-- Direction --
Write out the full listing again, exactly as it stands.

################

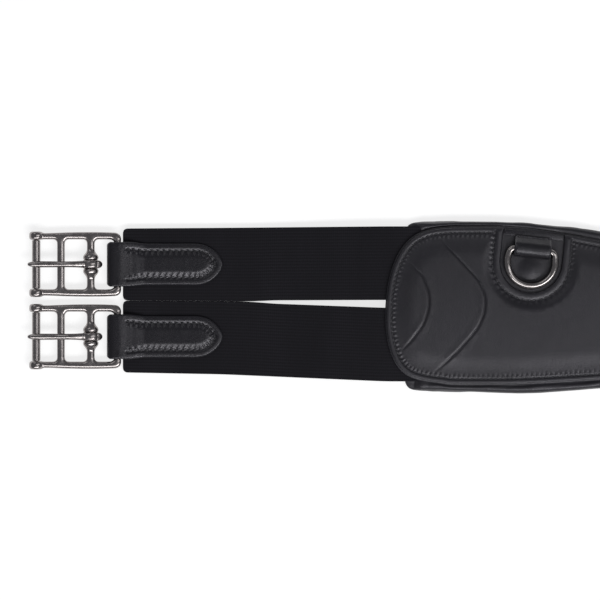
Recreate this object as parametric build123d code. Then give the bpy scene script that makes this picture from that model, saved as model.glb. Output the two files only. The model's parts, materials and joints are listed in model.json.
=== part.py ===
"""Long elasticated saddle girth: a padded leather body with two elastic straps and roller buckles at each end.

The girth lies flat, right side up. X runs along it, +Y is the edge that carries the two rings, and
Z = 0 is the underside of the lining. The origin is the middle of the girth, on that underside.
Both ends are alike, so every end piece is built once and placed four times.
"""
import os
from math import acos, cos, degrees, radians, sin, sqrt

from build123d import *

# ---------------------------------------------------------------- overall sizes (mm)
GIRTH_LENGTH = 1200.0          # from tongue tip to tongue tip, unstretched
ELASTIC_WIDTH = 45.4           # each strap, where it leaves the body
STRAP_GAP = 4.8                # between the two straps, where they leave the body
FRONT_MARGIN = 3.6             # padded roll beyond the straps, ring edge
REAR_MARGIN = 8.0              # padded roll beyond the straps, plain edge
STRAP_PAIR_SHIFT = 2.2         # the pair of straps lies this far towards the ring edge
BEYOND = 200.0                 # reach of a cutting solid that only has to pass right through

# ---------------------------------------------------------------- padded body
LINING_WALL = 1.2
LINING_ROLL_RADIUS = 3.5       # rounding of the padded edge roll
LIP_WIDTH = 9.0                # how far the lining turns in over the padding
LINING_SETBACK = 11.5          # the lining stops this far inside the mouth
LINING_CORNER = 12.0
FOAM_TOP = 5.4                 # top of the padding, and level of the straps inside the body
SOFT_GAP = 0.3                 # clearance of a soft piece from its neighbour
BASE_THICKNESS = 1.6
PANEL_THICKNESS = 2.0
PANEL_INSET_FRONT = 4.5        # the outer panel stops this far inside the padded edge
PANEL_INSET_REAR = 6.5
BASE_MARGIN = 0.8              # the base leather shows this far round the outer panel
ELBOW_FROM_CENTRE = 150.0      # the body is narrowest here, behind the horse's elbows
ELBOW_RELIEF_FRONT = 20.0
ELBOW_RELIEF_REAR = 7.5
CENTRE_RELIEF_FRONT = 4.0
CENTRE_RELIEF_REAR = 1.5
SHOULDER_FROM_MOUTH = 131.0    # the edges begin to sweep in here
SHOULDER_RELIEF_FRONT = 6.2
SHOULDER_RELIEF_REAR = 2.9
PANEL_STRAIGHT_RUN = 62.0      # the panel's edges are straight for this long beyond the shoulder
PANEL_SWEEP = 2.0              # the ring edge of the panel sweeps in this much more than the lining
FULL_WIDTH_FRONT = 50.0        # the edges are at their widest this far from the mouth
FULL_WIDTH_REAR = 82.0
END_RELIEF_FRONT = 0.6
END_RELIEF_REAR = 2.0
NOSE_LENGTH = 52.0             # the rounded end of the outer panel
# the panel's end, as a distance in from its tip and a share of the half width
NOSE_FRONT = [(33.5, 0.988), (18.1, 0.894), (6.9, 0.631), (0.0, 0.03)]
NOSE_REAR = [(3.1, 0.588), (13.8, 0.881), (35.3, 0.983)]
WEB_WIDTH = 25.0
WEB_THICKNESS = 1.5
WEB_FRONT_Y = 17.5
WEB_REAR_Y = -22.0
WEB_END_FROM_MOUTH = 19.0
STIFFENER_END_GAP = 1.0        # between the board and the straps' inner ends

# ---------------------------------------------------------------- elastic straps
ELASTIC_THICKNESS = 2.2
ELASTIC_DRAW_IN = 1.1          # a strap is this much narrower at its buckle
ELASTIC_SEWN_IN = 55.0         # length of strap inside the body
ELASTIC_CHANNEL_SPARE = 6.0    # the lining's turn-in stops this far past the strap's inner end
ELASTIC_LEVEL_RUN = 3.0        # the strap leaves the body level, then falls
ELASTIC_SETTLE = 8.0           # and is down at the buckle's level this far before the chape
ELASTIC_END_GAP = 1.2          # between the strap's outer end and the buckle bar
CHAPE_BAR_FROM_MOUTH = 165.2
FRONT_BUCKLE_SHIFT = -0.7      # how far the strap's middle moves across, from mouth to buckle
REAR_BUCKLE_SHIFT = 4.9
SHIFT_LEFT_AT_CHAPE = 0.18     # share of that shift still to come at the chape's tip

# ---------------------------------------------------------------- leather chape round the buckle bar
CHAPE_THICKNESS = 2.2
CHAPE_TAB_WIDTH = 25.4
CHAPE_NECK_PLAY = 1.75         # between the chape and each side bar of the buckle
CHAPE_TAB_LENGTH = 65.0        # from the buckle bar to the tab's tip
CHAPE_TIP_LENGTH = 10.8
CHAPE_UNDER_LENGTH = 47.0      # from the buckle bar to the end of the under leg
CHAPE_SLACK = 2.3              # room in the fold beyond the bar
CHAPE_BAR_CLEARANCE = 0.35
CHAPE_SHOULDER = 15.0          # length of the slope down from the bar to the strap
CHAPE_KNEE = 1.6               # the slope starts this far inside the bar's middle
CHAPE_NECK_RUN = 2.0           # and the neck has its full width this far before the slope's start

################

-- Answer --
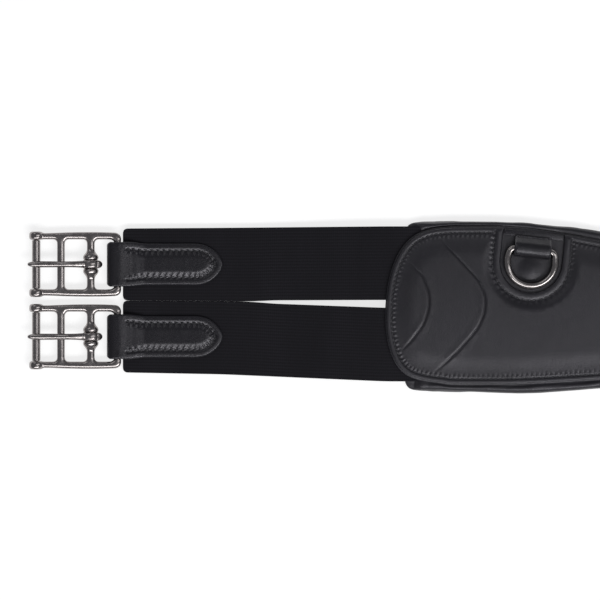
Recreate this object as parametric build123d code. Then give the bpy scene script that makes this picture from that model, saved as model.glb. Output the two files only. The model's parts, materials and joints are listed in model.json.
=== part.py ===
"""Long elasticated saddle girth: a padded leather body with two elastic straps and roller buckles at each end.

The girth lies flat, right side up. X runs along it, +Y is the edge that carries the two rings, and
Z = 0 is the underside of the lining. The origin is the middle of the girth, on that underside.
Both ends are alike, so every end piece is built once and placed four times.
"""
import os
from math import acos, cos, degrees, radians, sin, sqrt

from build123d import *

# ---------------------------------------------------------------- overall sizes (mm)
GIRTH_LENGTH = 1200.0          # from tongue tip to tongue tip, unstretched
ELASTIC_WIDTH = 45.4           # each strap, where it leaves the body
STRAP_GAP = 4.8                # between the two straps, where they leave the body
FRONT_MARGIN = 3.6             # padded roll beyond the straps, ring edge
REAR_MARGIN = 8.0              # padded roll beyond the straps, plain edge
STRAP_PAIR_SHIFT = 2.2         # the pair of straps lies this far towards the ring edge
BEYOND = 200.0                 # reach of a cutting solid that only has to pass right through

# ---------------------------------------------------------------- padded body
LINING_WALL = 1.2
LINING_ROLL_RADIUS = 3.5       # rounding of the padded edge roll
LIP_WIDTH = 9.0                # how far the lining turns in over the padding
LINING_SETBACK = 11.5          # the lining stops this far inside the mouth
LINING_CORNER = 12.0
FOAM_TOP = 5.4                 # top of the padding, and level of the straps inside the body
SOFT_GAP = 0.3                 # clearance of a soft piece from its neighbour
BASE_THICKNESS = 1.6
PANEL_THICKNESS = 2.0
PANEL_INSET_FRONT = 4.5        # the outer panel stops this far inside the padded edge
PANEL_INSET_REAR = 6.5
BASE_MARGIN = 0.8              # the base leather shows this far round the outer panel
ELBOW_FROM_CENTRE = 150.0      # the body is narrowest here, behind the horse's elbows
ELBOW_RELIEF_FRONT = 20.0
ELBOW_RELIEF_REAR = 7.5
CENTRE_RELIEF_FRONT = 4.0
CENTRE_RELIEF_REAR = 1.5
SHOULDER_FROM_MOUTH = 131.0    # the edges begin to sweep in here
SHOULDER_RELIEF_FRONT = 6.2
SHOULDER_RELIEF_REAR = 2.9
PANEL_STRAIGHT_RUN = 62.0      # the panel's edges are straight for this long beyond the shoulder
PANEL_SWEEP = 2.0              # the ring edge of the panel sweeps in this much more than the lining
FULL_WIDTH_FRONT = 50.0        # the edges are at their widest this far from the mouth
FULL_WIDTH_REAR = 82.0
END_RELIEF_FRONT = 0.6
END_RELIEF_REAR = 2.0
NOSE_LENGTH = 52.0             # the rounded end of the outer panel
# the panel's end, as a distance in from its tip and a share of the half width
NOSE_FRONT = [(33.5, 0.988), (18.1, 0.894), (6.9, 0.631), (0.0, 0.03)]
NOSE_REAR = [(3.1, 0.588), (13.8, 0.881), (35.3, 0.983)]
WEB_WIDTH = 25.0
WEB_THICKNESS = 1.5
WEB_FRONT_Y = 17.5
WEB_REAR_Y = -22.0
WEB_END_FROM_MOUTH = 19.0
STIFFENER_END_GAP = 1.0        # between the board and the straps' inner ends

# ---------------------------------------------------------------- elastic straps
ELASTIC_THICKNESS = 2.2
ELASTIC_DRAW_IN = 1.1          # a strap is this much narrower at its buckle
ELASTIC_SEWN_IN = 55.0         # length of strap inside the body
ELASTIC_CHANNEL_SPARE = 6.0    # the lining's turn-in stops this far past the strap's inner end
ELASTIC_LEVEL_RUN = 3.0        # the strap leaves the body level, then falls
ELASTIC_SETTLE = 8.0           # and is down at the buckle's level this far before the chape
ELASTIC_END_GAP = 1.2          # between the strap's outer end and the buckle bar
CHAPE_BAR_FROM_MOUTH = 165.2
FRONT_BUCKLE_SHIFT = -0.7      # how far the strap's middle moves across, from mouth to buckle
REAR_BUCKLE_SHIFT = 4.9
SHIFT_LEFT_AT_CHAPE = 0.18     # share of that shift still to come at the chape's tip

# ---------------------------------------------------------------- leather chape round the buckle bar
CHAPE_THICKNESS = 2.2
CHAPE_TAB_WIDTH = 25.4
CHAPE_NECK_PLAY = 1.75         # between the chape and each side bar of the buckle
CHAPE_TAB_LENGTH = 65.0        # from the buckle bar to the tab's tip
CHAPE_TIP_LENGTH = 10.8
CHAPE_UNDER_LENGTH = 47.0      # from the buckle bar to the end of the under leg
CHAPE_SLACK = 2.3              # room in the fold beyond the bar
CHAPE_BAR_CLEARANCE = 0.35
CHAPE_SHOULDER = 15.0          # length of the slope down from the bar to the strap
CHAPE_KNEE = 1.6               # the slope starts this far inside the bar's middle
CHAPE_NECK_RUN = 2.0           # and the neck has its full width this far before the slope's start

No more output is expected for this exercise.